For environment construction, the survey separates automated environment synthesis into symbolic synthesis and neural synthesis. Symbolic synthesis builds environments from explicit rules, code, or other symbolic structures, and it emphasizes verifiable rubrics that can provide reliable environmental feedback. The paper describes an evolution within symbolic synthesis from task-driven approaches to real-world-driven synthesis and then toward de novo synthesis, reflecting a push toward broader and more flexible environment spaces. Neural synthesis instead parameterizes the environment with a neural network, especially a world model, so that interactions are generated through learned mappings rather than hand-specified rules. The survey further distinguishes pixel-level, word-level, and latent-level neural modeling, indicating that learned environments may represent interaction at different levels of abstraction. The broader methodological tension identified by the paper is that symbolic approaches tend to offer stronger correctness guarantees, while neural approaches promise greater scalability and open-ended generation.

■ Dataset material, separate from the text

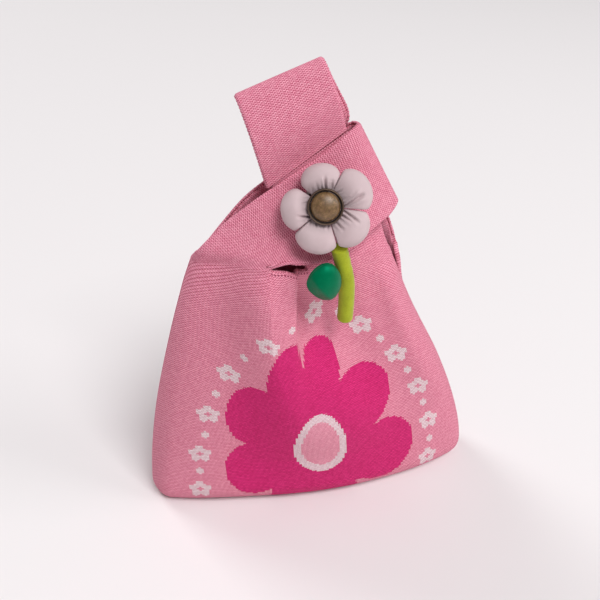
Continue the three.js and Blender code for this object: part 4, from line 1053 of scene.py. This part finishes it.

How do we judge environment quality?
The survey treats environment evaluation as a core part of the engineering lifecycle because agent learning depends directly on the quality of environmental feedback and trajectories. It organizes quality control around correctness, diversity, complexity, and fidelity, which together assess whether an environment behaves reliably, covers varied scenarios, challenges agents appropriately, and matches the target real or simulated task setting. The paper notes that correctness has received comparatively more attention and is supported by several evaluation frameworks, while diversity, complexity, and fidelity remain under-researched. This gap matters because an environment that is formally correct but narrow or unrealistic may fail to train agents for robust generalization across tasks. The survey therefore frames environment evaluation not as a secondary benchmark concern, but as a prerequisite for reliable agent evolution in reinforcement learning, inference-time reasoning, and long-horizon task execution.

Why does any of this matter for agents?
The paper’s application perspective centers on closed-loop agent–environment co-evolution, in which agents improve through interaction while environments also adapt to support further capability growth. For agent evolution, the survey identifies four pathways: memory-centric experience evolution, orchestration-centric workflow evolution, trajectory-centric offline evolution, and exploration-centric online evolution. These pathways cover how agents reuse past interactions, coordinate task sequences or multi-agent workflows, refine behavior from high-quality trajectories, and adapt through reinforcement learning in dynamic environments. For environment evolution, the survey identifies neural-driven, difficulty-driven, and scaling-driven paradigms, corresponding to changing internal parameters, curriculum-like task difficulty, and expansion of scenario diversity or structure. The paper concludes that future progress will likely require Environment-as-a-Service, Multi-agent Environments, Neural-Symbolic Environments, sim-to-real alignment, and a more scientific account of environment scaling laws and environment–capability relationships.